Her conversational skills paint a pretty fascinating picture of the little kid mind at work (fascinating according to me, although I might be biased). Here’s an example conversation with Lucia from a couple months ago:

“Mommy, can I go see Dr. Seuss?” She’s impressed because I’ve just told her that Dr. Seuss wrote the words AND drew and colored all the pictures for the book. She’s noticed that most books have the person who wrote the book and a different person who drew the pictures.

“No, because he’s in heaven, like Paw Paw.” (Yeah, I know- I didn’t really plan to teach her about heaven, it’s just worked out that way.)

“Mommy, where’s heaven?” (Previously she’d asked me, “Mommy, where’s Kevin?” which brought on a ridiculous who’s-on-first kind of accidental routine)

“It’s way, way, way up in the sky, past where the airplanes can go.”

“Is Dr. Seuss dancing in heaven?”

“Maybe so, baby. I’m not sure. If he likes to dance, he’s probably dancing.”

“Can I go to heaven someday?”

“Yes. But not for a long, long, long time. When you’re older than Mommy.” (silent prayer)

“And then I can be with Dr. Seuss?”

“Yes, and Paw Paw, and all the other great people in heaven.”

Finally satisfied, we manage to read approximately 2 pages of Green Eggs and Ham before there are more questions about other important matters. Like, “Why doesn’t he bring the plate of food on the first page of the book?” We’re at that age when the word ‘why’ is constant, and when the commentaries and questions about the book are wordier than the words on the page, even in a big girl book like this. I try to remember, despite my sleepiness, that this part is more important than the words on the page, anyway.

One of my favorite things about both my kids is that they are voracious and unconventional eaters (considering the standard idea that kids don’t like anything interesting or healthy). I love the game Conan invented with Lucia for when she proclaims that she doesn’t want something on her plate. He says something like, “But you don’t want this bite? This one’s chocolate flavor.” Then she starts asking, “What about this bite? What’s this flavor?” And before you know it she’s eaten all of what she supposedly didn’t like today, and might be asking for more. The best part (for me) is that  sometimes I make up flavors that aren’t even “exciting” and we still get excited about it. I’m like, “Oh, this is hummus and carrot flavor!” and she’s like, “Mmm, hummus with carrot!” (Bwahahaha, the Mean Mommy wins again.) She told me one day that sometimes she doesn’t eat all her lunch at school because her teacher doesn’t tell her what kind of flavor her food is! I adore four year old logic, when it’s not making me tear my hair out in frustration.

Lucia, below, pretending to eat raw nopal… She is such a silly, outrageous, kind, creative, expressive little monster.

 

 

Part of the bonus of raising kids in my adopted country is getting to take these trips back to visit. I can think things like, “Oh my goodness, a year ago, Khalil hadn’t even tried food! And now he won’t eat if he can’t hold the spoon himself.”  It’s such a good chance to remember, compare, and reflect. And this has been a good excuse to write a little about these two bright, bright lights in my life.

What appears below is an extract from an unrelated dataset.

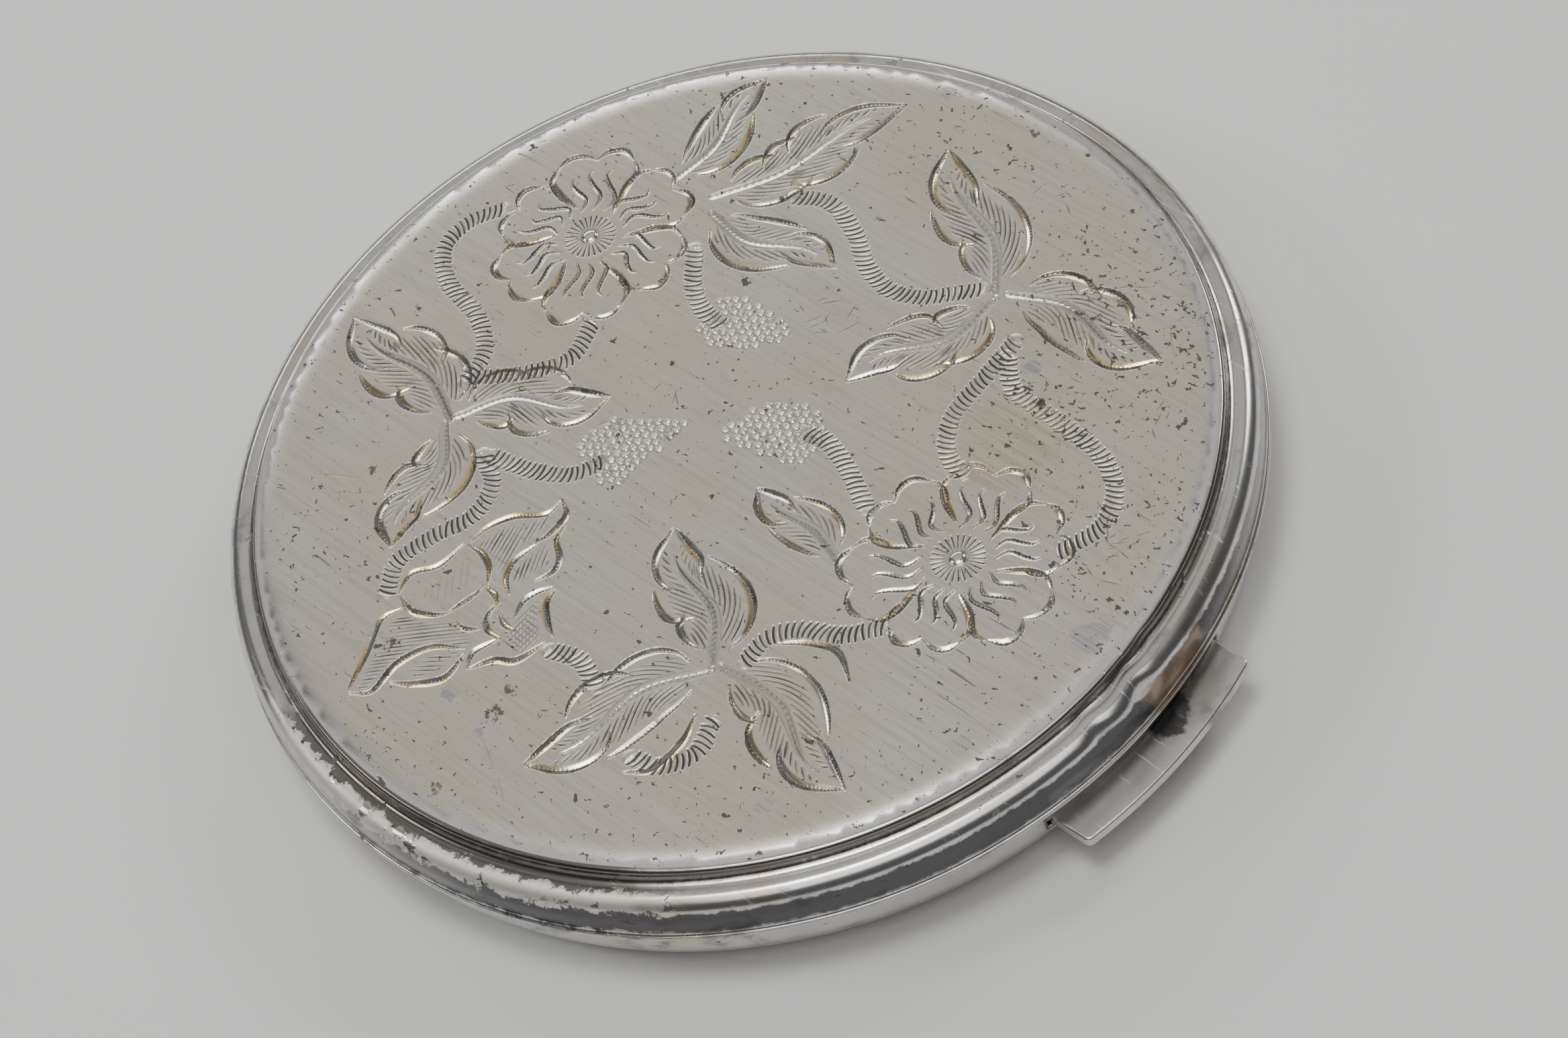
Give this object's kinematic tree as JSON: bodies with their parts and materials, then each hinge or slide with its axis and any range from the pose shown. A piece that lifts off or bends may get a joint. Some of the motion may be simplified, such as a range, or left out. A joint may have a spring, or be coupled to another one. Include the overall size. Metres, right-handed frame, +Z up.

I’ll leave the re-introduction at that for now. See you soon, Louisville folks!

 

My Kentucky Heart, Sautéed, Not Fried

26 Jun

Kentucky Fried Chicken has ruined my state’s good name. I don’t actively despise KFC when I’m in my hometown; it’s just one of so many fast food joints, a place for mass-produced, cheap, low-quality, low-nutrition eats prepared and served to you by under-paid workers. It is not a place I typically eat (okay, pretty much never), but I understand it’s purpose and I don’t hold it against anyone who eats there. I would not, however, say it is any part of what I want people to know about my great state.

Unfortunately, outside of my state, and especially outside of my country, it’s the only damn thing anybody knows about where I’m from. In Italy, in Chile, and lots of other places in between, people bring up fried chicken like I’m supposed to be pleased and feel recognized. “Ah, como el pollo,” (Oh, like the chicken,) my students say when I tell them I’m from Kentucky. Luckily, the actual restaurant doesn’t even exist down here in Oaxaca, so people just know it as a style of cooking chicken- breaded and fried. That makes it less appalling for me, but it still wounds my Kentucky pride. We have all this amazing culture and incredible nature and wonderful people, but nobody knows about any of that. Instead they’re applauding a stupid fast food chain.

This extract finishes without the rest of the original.